---------- Data extract ----------

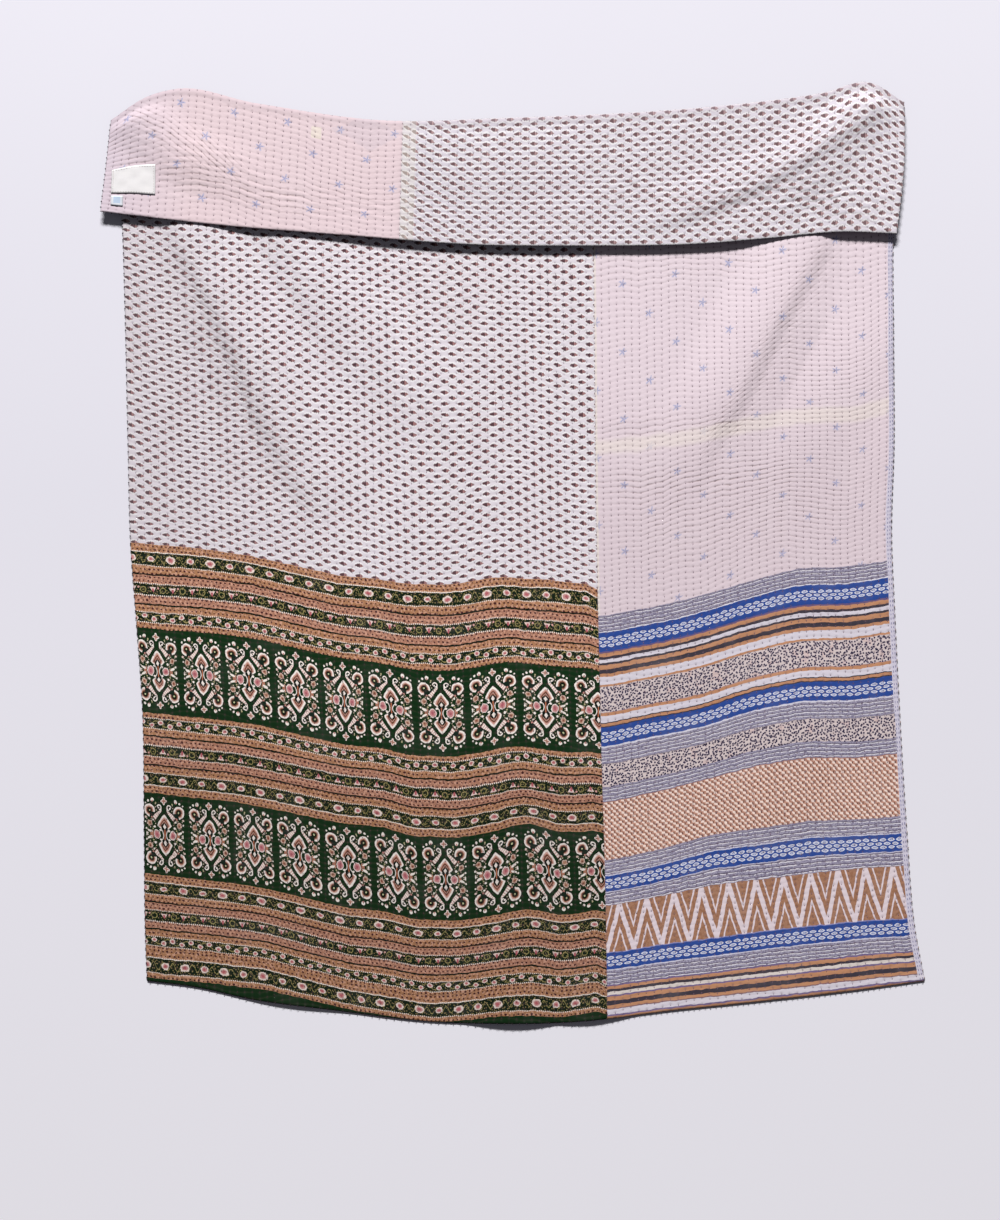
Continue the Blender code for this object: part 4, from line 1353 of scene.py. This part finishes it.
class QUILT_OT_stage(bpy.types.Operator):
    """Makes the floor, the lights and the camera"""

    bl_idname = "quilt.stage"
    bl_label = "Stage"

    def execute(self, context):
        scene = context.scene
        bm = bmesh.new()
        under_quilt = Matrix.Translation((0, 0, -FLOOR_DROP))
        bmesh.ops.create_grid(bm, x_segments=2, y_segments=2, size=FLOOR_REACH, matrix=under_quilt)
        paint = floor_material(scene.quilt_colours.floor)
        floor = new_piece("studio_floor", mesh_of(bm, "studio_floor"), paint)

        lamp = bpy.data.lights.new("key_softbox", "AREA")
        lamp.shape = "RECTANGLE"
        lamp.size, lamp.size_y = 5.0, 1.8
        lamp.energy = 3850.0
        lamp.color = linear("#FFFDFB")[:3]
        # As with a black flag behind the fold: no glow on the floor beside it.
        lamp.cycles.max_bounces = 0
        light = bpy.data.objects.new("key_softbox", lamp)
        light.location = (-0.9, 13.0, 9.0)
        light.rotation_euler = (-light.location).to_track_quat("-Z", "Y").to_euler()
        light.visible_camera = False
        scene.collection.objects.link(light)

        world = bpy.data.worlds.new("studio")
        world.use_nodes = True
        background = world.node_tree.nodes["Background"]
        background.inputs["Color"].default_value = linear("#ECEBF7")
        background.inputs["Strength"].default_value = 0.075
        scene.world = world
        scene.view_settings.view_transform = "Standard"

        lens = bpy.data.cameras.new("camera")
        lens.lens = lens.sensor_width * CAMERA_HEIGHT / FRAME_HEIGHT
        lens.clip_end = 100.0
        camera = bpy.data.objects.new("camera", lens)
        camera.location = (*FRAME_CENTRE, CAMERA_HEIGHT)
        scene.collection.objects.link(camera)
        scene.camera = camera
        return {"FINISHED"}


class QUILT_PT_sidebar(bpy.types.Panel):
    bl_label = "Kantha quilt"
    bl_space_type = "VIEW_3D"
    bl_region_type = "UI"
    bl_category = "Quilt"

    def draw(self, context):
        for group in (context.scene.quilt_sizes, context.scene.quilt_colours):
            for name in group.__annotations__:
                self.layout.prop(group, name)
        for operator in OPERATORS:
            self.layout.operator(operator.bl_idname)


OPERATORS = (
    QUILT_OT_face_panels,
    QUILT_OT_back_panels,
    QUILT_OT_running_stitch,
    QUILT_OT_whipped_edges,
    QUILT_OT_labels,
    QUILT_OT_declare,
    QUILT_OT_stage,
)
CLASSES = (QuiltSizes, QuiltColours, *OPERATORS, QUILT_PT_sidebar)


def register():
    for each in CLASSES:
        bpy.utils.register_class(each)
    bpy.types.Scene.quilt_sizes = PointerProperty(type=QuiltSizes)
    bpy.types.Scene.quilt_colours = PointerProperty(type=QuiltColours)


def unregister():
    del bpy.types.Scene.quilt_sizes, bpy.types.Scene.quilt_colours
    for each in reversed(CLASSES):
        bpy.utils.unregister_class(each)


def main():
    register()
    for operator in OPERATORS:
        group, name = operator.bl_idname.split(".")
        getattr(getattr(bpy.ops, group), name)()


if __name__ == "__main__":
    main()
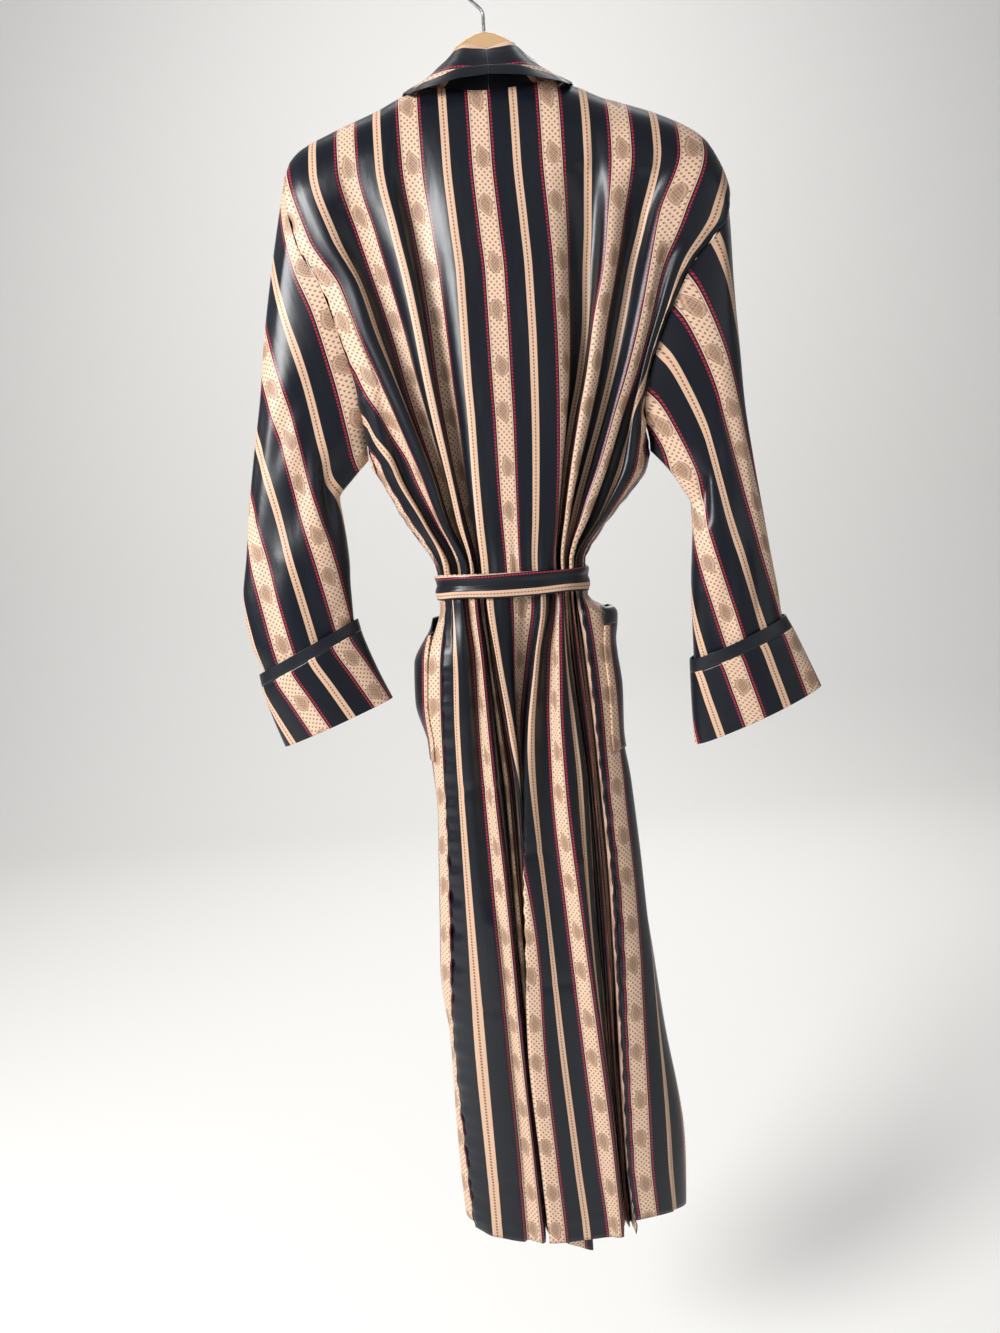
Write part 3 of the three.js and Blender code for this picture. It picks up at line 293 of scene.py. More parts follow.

----------

_Task instructions_
Return all of the entries exactly as written.

_Answer to the exercise_
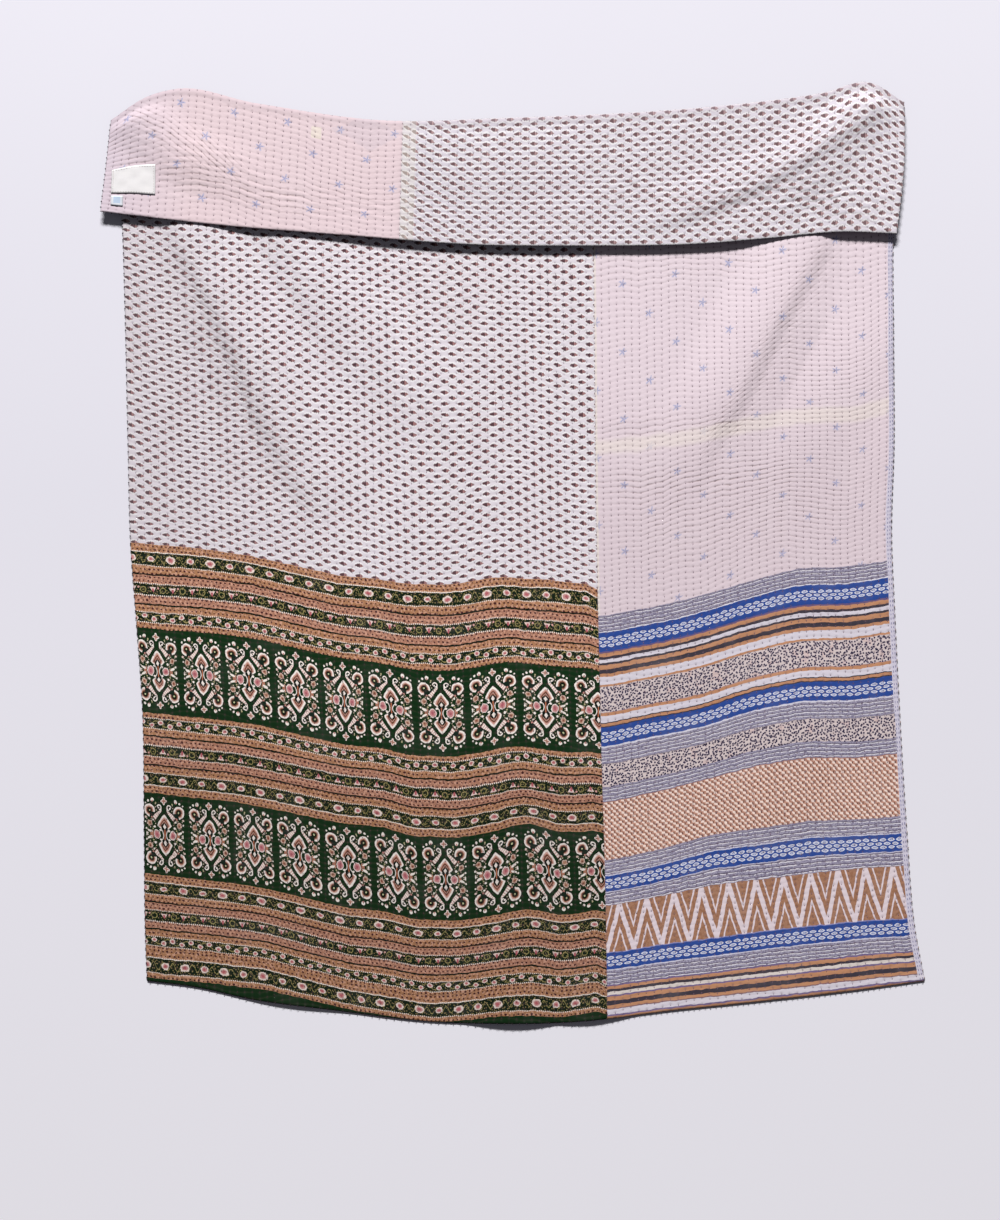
Continue the Blender code for this object: part 4, from line 1353 of scene.py. This part finishes it.
class QUILT_OT_stage(bpy.types.Operator):
    """Makes the floor, the lights and the camera"""

    bl_idname = "quilt.stage"
    bl_label = "Stage"

    def execute(self, context):
        scene = context.scene
        bm = bmesh.new()
        under_quilt = Matrix.Translation((0, 0, -FLOOR_DROP))
        bmesh.ops.create_grid(bm, x_segments=2, y_segments=2, size=FLOOR_REACH, matrix=under_quilt)
        paint = floor_material(scene.quilt_colours.floor)
        floor = new_piece("studio_floor", mesh_of(bm, "studio_floor"), paint)

        lamp = bpy.data.lights.new("key_softbox", "AREA")
        lamp.shape = "RECTANGLE"
        lamp.size, lamp.size_y = 5.0, 1.8
        lamp.energy = 3850.0
        lamp.color = linear("#FFFDFB")[:3]
        # As with a black flag behind the fold: no glow on the floor beside it.
        lamp.cycles.max_bounces = 0
        light = bpy.data.objects.new("key_softbox", lamp)
        light.location = (-0.9, 13.0, 9.0)
        light.rotation_euler = (-light.location).to_track_quat("-Z", "Y").to_euler()
        light.visible_camera = False
        scene.collection.objects.link(light)

        world = bpy.data.worlds.new("studio")
        world.use_nodes = True
        background = world.node_tree.nodes["Background"]
        background.inputs["Color"].default_value = linear("#ECEBF7")
        background.inputs["Strength"].default_value = 0.075
        scene.world = world
        scene.view_settings.view_transform = "Standard"

        lens = bpy.data.cameras.new("camera")
        lens.lens = lens.sensor_width * CAMERA_HEIGHT / FRAME_HEIGHT
        lens.clip_end = 100.0
        camera = bpy.data.objects.new("camera", lens)
        camera.location = (*FRAME_CENTRE, CAMERA_HEIGHT)
        scene.collection.objects.link(camera)
        scene.camera = camera
        return {"FINISHED"}


class QUILT_PT_sidebar(bpy.types.Panel):
    bl_label = "Kantha quilt"
    bl_space_type = "VIEW_3D"
    bl_region_type = "UI"
    bl_category = "Quilt"

    def draw(self, context):
        for group in (context.scene.quilt_sizes, context.scene.quilt_colours):
            for name in group.__annotations__:
                self.layout.prop(group, name)
        for operator in OPERATORS:
            self.layout.operator(operator.bl_idname)


OPERATORS = (
    QUILT_OT_face_panels,
    QUILT_OT_back_panels,
    QUILT_OT_running_stitch,
    QUILT_OT_whipped_edges,
    QUILT_OT_labels,
    QUILT_OT_declare,
    QUILT_OT_stage,
)
CLASSES = (QuiltSizes, QuiltColours, *OPERATORS, QUILT_PT_sidebar)


def register():
    for each in CLASSES:
        bpy.utils.register_class(each)
    bpy.types.Scene.quilt_sizes = PointerProperty(type=QuiltSizes)
    bpy.types.Scene.quilt_colours = PointerProperty(type=QuiltColours)


def unregister():
    del bpy.types.Scene.quilt_sizes, bpy.types.Scene.quilt_colours
    for each in reversed(CLASSES):
        bpy.utils.unregister_class(each)


def main():
    register()
    for operator in OPERATORS:
        group, name = operator.bl_idname.split(".")
        getattr(getattr(bpy.ops, group), name)()


if __name__ == "__main__":
    main()
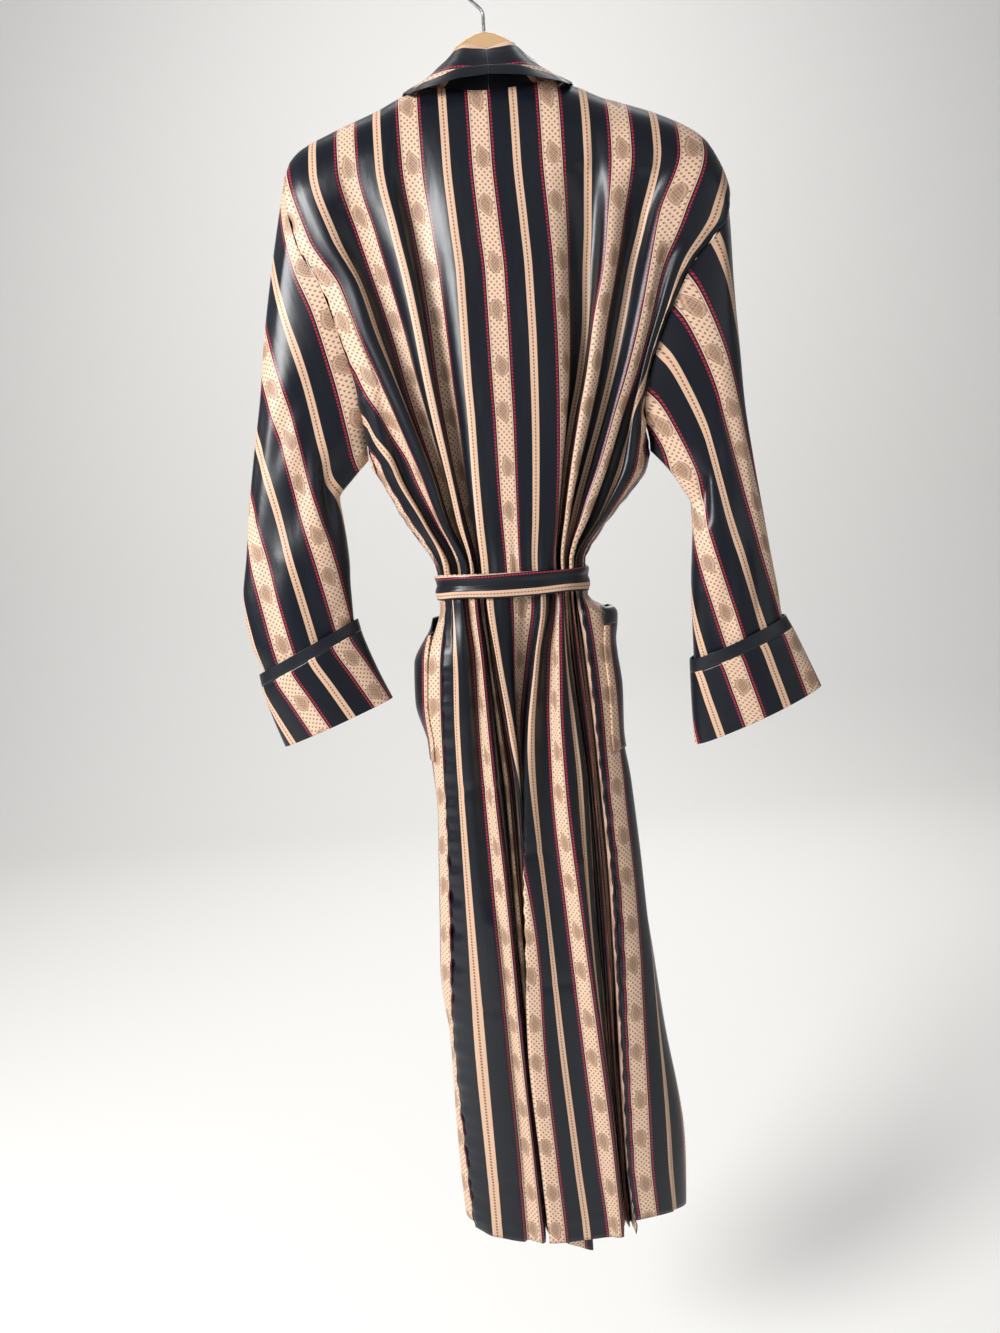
Write part 3 of the three.js and Blender code for this picture. It picks up at line 293 of scene.py. More parts follow.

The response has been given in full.